Улица Ванфуцзин была вожделенным местом для советских женщин, здесь они могли купить самые невероятные для себя вещи: кожаные куртки, шелковые халаты, шерстяные кофточки, фарфоровую посуду и золотые украшения – все, что давно уже исчезло с прилавков в Советском Союзе. Всю зарплату своих мужей (а она была немалая по тем временам – 400 юаней) женщины тратили на разное барахло. Недаром среди советских школьников в Пекине ходило такое шутливое стихотворение:
Китайский сервис, еще не утративший навыков частного предпринимательства, охотно подстроился под новых клиентов. В каждом магазине были продавцы, говорившие по-русски. Висели вывески на русском языке, порой весьма курьезные, например, «Сапог и шляпа». А в меню, которое предлагалось в гостинице «Пекин», значилось: «Клубники со сливкой».
В языке, которым пользовалась советская колония, также возникали забавные изменения. Никто из специалистов и их жен, даже если они приезжали на три – четыре года, китайским языком не занимался и не думал обучать детей (а вот, кстати, в эмигрантской школе был такой предмет – китайский язык). Для общения с водителями, персоналом гостиниц применялся своеобразный «пиджин» – исковерканные на русский лад китайские слова: тунджик (товарищ), куня (девушка, горничная), чифанить (кушать, есть), цобать (идти) и тому подобное. Эти слова склонялись, спрягались, обрастали приставками и ласкательными суффиксами (кунечка, поцобали, прицобали, почифанили и т. п.) – словом, входили в местное русское наречие. Школьники говорили друг другу: «Опять Сашка лянгу (двойку) схватил!» Женщины жаловались: «Вчера был чифан (банкет), и муж у меня наганьбэился (напился)». А я своими ушами слышала, как в рейсовом автобусе, возившем советских людей по городу, кто-то крикнул: «Тунджик, маманди! Две суляньские мадамы цобают» («Товарищ, подожди! Две советские женщины идут»).
В целом за исключением работы советские люди в Китае продолжали жить изолированной жизнью, сохраняя в своей колонии советские порядки, специфику своего быта.

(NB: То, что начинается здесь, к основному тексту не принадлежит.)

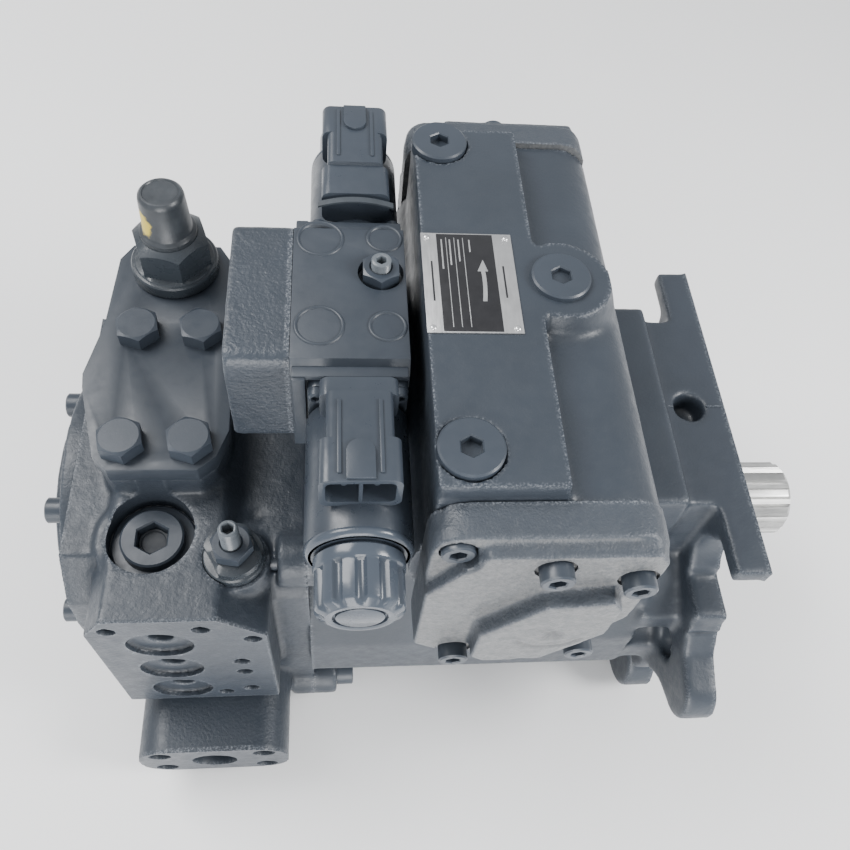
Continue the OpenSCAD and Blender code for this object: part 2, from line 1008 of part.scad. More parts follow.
// one point of the inner gear's tooth form, made to roll on the outer gear's round teeth
function tooth_lag(t) =
    atan2(sin((1 - boost_n) * t), boost_pcr / (boost_ecc * boost_n) - cos((1 - boost_n) * t));
function inner_point(t, r) = [
    boost_pcr * cos(t) - r * cos(t + tooth_lag(t)) - boost_ecc * cos(boost_n * t),
    -boost_pcr * sin(t) + r * sin(t + tooth_lag(t)) + boost_ecc * sin(boost_n * t)
];

module boost_inner_gear() {
    color("#9ba2a7")
    difference() {
        slab_x(boost_front_x - boost_len, boost_front_x - 2 * gap)
            polygon([for (t = [0 : 3 : 357]) inner_point(t, boost_tooth + 0.45)]);
        rod_x(boost_front_x - boost_len - 1, boost_front_x + 1, boost_drive_r + fit);
    }
}

module boost_outer_gear() {
    color("#8d9499")
    translate([0, -boost_ecc, 0])
        slab_x(boost_front_x - boost_len, boost_front_x - 2 * gap)
            difference() {
                circle(37.5);
                difference() {
                    circle(30.5);
                    for (k = [0 : boost_n - 1])
                        rotate([0, 0, k * 360 / boost_n])
                            translate([boost_pcr, 0])
                                circle(boost_tooth);
                }
            }
}

// ---- which node to draw --------------------------------------------------

pump_housing();
end_cover();
rear_cap();
rear_cap_screws();
end_cover_bolts();
near_stroking_cover();
far_stroking_cover();
stroking_cover_screws();
pressure_port_plugs();
nameplate();
nameplate_rivets();
control_rear_block();
control_valve_body();
neutral_adjuster_nut();
neutral_adjuster_stud();
near_solenoid_coil();
far_solenoid_coil();
near_connector();
far_connector();
near_coil_nut();
far_coil_nut();
solenoid_flange_screws();
control_spool();
cover_plate();
cover_plate_bolts();
relief_valve_body();
relief_valve_cap();
gallery_plug();
cutoff_valve_body();
cutoff_adjuster_nut();
cutoff_adjuster_stud();
drive_shaft();
front_bearing();
shaft_seal();
cylinder_barrel();
valve_plate();
swashplate();
slipper_retainer();
stroking_piston();
boost_inner_gear();
boost_outer_gear();
swash_bearings();
for (n = [1 : piston_n]) {
    slipper(n);
    piston(n);
}
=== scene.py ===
"""Looks for the axial piston pump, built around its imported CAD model. Metres throughout."""
import json
import math

import bmesh
import bpy
import numpy as np
from mathutils import Matrix, Vector


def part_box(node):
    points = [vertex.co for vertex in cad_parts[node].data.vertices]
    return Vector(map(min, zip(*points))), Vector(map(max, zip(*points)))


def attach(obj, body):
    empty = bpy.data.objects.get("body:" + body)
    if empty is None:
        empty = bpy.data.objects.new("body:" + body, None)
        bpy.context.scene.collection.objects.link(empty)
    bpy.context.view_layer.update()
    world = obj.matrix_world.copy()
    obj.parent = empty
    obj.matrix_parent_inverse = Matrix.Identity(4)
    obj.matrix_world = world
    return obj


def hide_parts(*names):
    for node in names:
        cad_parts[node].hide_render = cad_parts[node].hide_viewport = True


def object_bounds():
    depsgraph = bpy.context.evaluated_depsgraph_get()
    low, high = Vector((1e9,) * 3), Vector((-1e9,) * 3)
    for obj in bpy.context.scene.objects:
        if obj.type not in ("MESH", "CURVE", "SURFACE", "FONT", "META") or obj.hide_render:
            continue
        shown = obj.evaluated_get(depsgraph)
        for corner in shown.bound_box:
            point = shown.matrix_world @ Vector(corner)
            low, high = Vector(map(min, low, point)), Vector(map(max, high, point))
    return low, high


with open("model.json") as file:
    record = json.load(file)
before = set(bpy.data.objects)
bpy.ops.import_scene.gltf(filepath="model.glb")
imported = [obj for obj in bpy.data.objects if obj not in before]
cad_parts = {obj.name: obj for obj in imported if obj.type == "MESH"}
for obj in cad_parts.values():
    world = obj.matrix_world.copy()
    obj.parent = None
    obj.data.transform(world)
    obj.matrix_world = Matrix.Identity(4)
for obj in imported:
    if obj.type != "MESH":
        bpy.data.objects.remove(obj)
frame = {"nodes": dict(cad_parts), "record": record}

cad_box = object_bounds()
nodes = frame["nodes"]
slot_of = {p["node"]: p["material_slot"] for p in frame["record"]["subparts"]}
body_of = {n: b for b, members in frame["record"]["behaviour"]["bodies"].items() for n in members}
MM = 0.001
# the pump's two flanks, with the sign that Y has on each
SIDES = (("near", -1), ("far", 1))

# ---- camera ------------------------------------------------------------------

CAMERA_AT = Vector((-0.202, -0.235, 0.458))
CAMERA_FORWARD = Vector((0.105, 0.531, -0.841)).normalized()
CAMERA_UP = Vector((0.0, 0.846, 0.534))


def add_camera():
    right = CAMERA_FORWARD.cross(CAMERA_UP).normalized()
    up = right.cross(CAMERA_FORWARD)
    data = bpy.data.cameras.new("camera")
    data.lens = 36
    data.sensor_width = 36
    data.clip_start = 0.01
    camera = bpy.data.objects.new("camera", data)
    turn = Matrix((right, up, -CAMERA_FORWARD)).transposed()
    camera.matrix_world = Matrix.Translation(CAMERA_AT) @ turn.to_4x4()
    bpy.context.scene.collection.objects.link(camera)
    bpy.context.scene.camera = camera


add_camera()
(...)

На работу специалистов возили на персональных машинах, а для поездок в город имелись рейсовые автобусы со специальными маршрутами, на которые садились только советские. Работали советские партийные и комсомольские организации, месткомы. По субботам в клубе при посольстве и в залах гостиничных городков демонстрировали новые советские фильмы, устраивали танцы, вечера художественной самодеятельности, торжественные собрания, посвященные ноябрьским и первомайским праздникам, а под Новый год – елки для детей. Китайцы в этих мероприятиях не участвовали. В летнее время детей отправляли в пионерский лагерь на морские курорты в Даляне, Циндао или Бэйдайхэ. А жены выезжали туда же в дома отдыха. Роскошные немецкие виллы в Циндао были заставлены кроватями и напоминали не то общежитие, не то коммуналки.

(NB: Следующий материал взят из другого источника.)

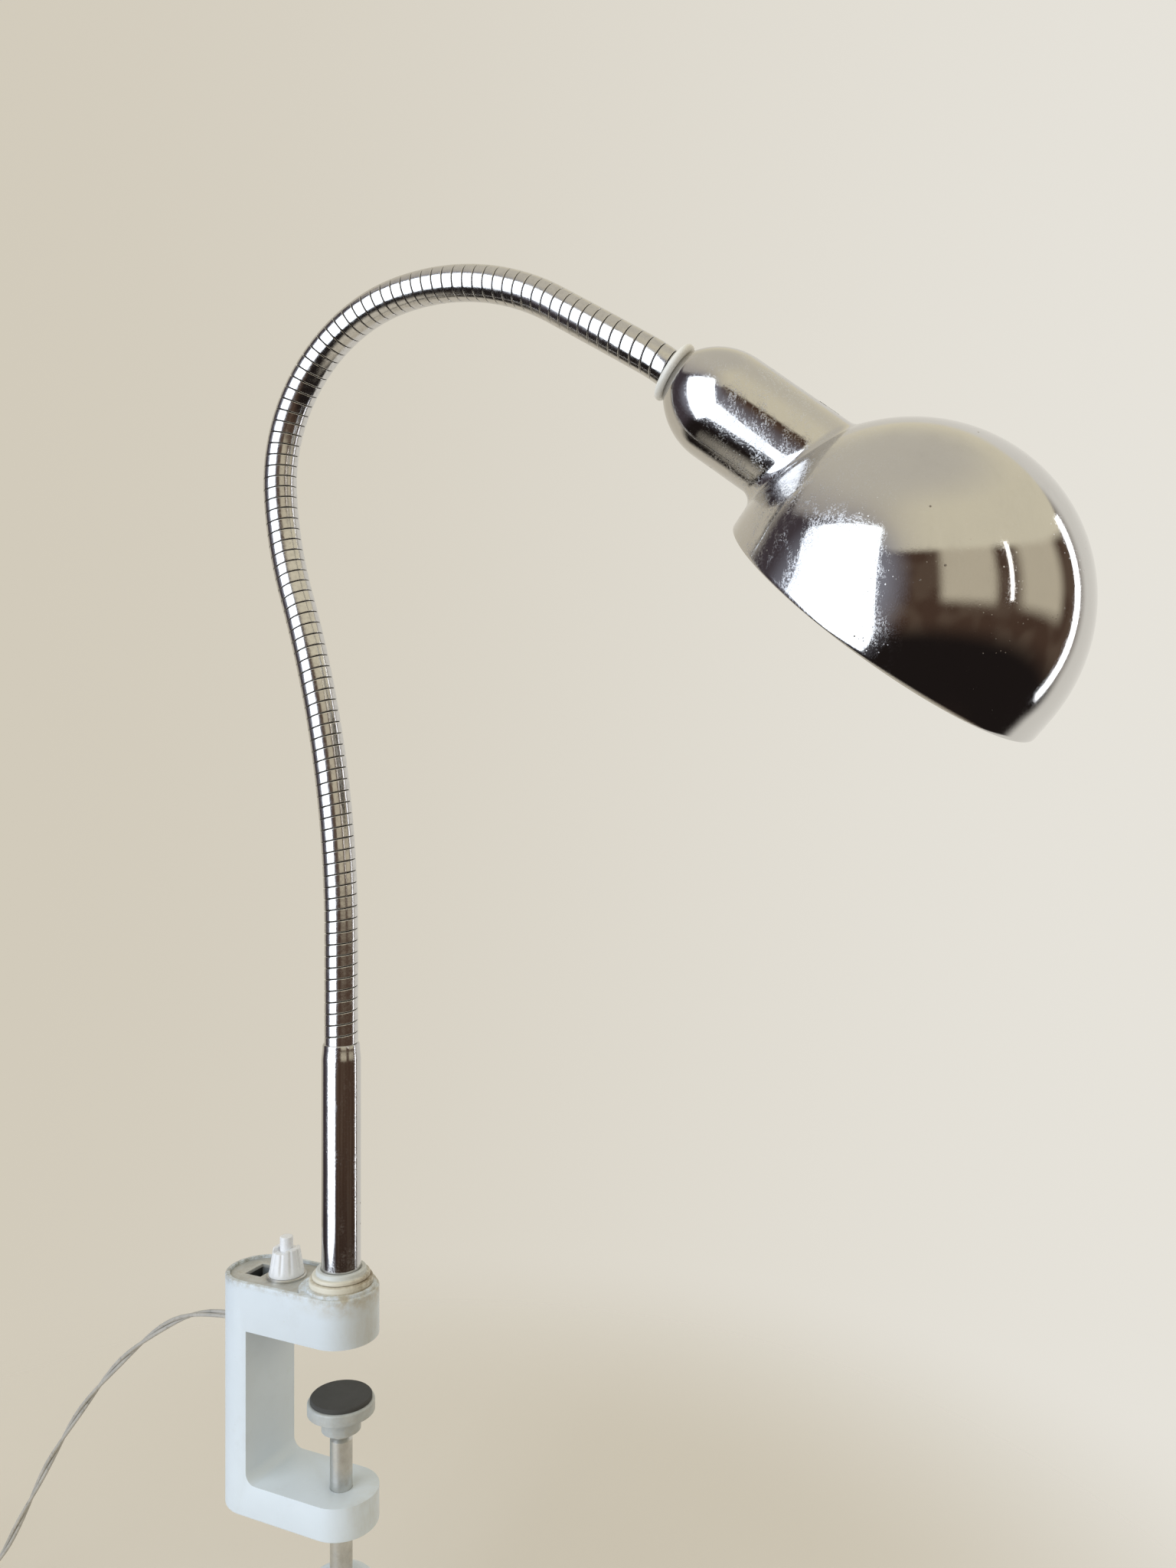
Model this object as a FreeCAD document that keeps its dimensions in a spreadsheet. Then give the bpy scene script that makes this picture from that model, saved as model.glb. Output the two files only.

Командированных специалистов советские власти держали в узде. За дисциплиной и соблюдением правил поведения следил ГУПС (Главное управление по делам специалистов). Учителя в советской школе грозили шалунам: «Будете так себя вести, в ГУПС пожалуюсь!» И это действовало и на детей, и на взрослых. Эксцессы, связанные с пьянкой, аморалкой и тому подобным были крайне редки. Помнится, в советской школе произошел неприятный инцидент, когда группа подростков побила парковые фонари в гостинице «Дружба» и увела покататься чужой велосипед. Этих ребят вместе с родителями тут же выслали на родину.
По идеологическим соображениям строго запрещалось пользоваться таким распространенным в Пекине видом транспорта, как рикши. Считалось, что это «наследие колониализма», «эксплуатация человека человеком». Такая «эксплуатация» каралась немедленной высылкой на родину. В советской колонии бытовал такой анекдот: «Как быстрее всего попасть из Пекина в Москву?» – «Садитесь на рикшу».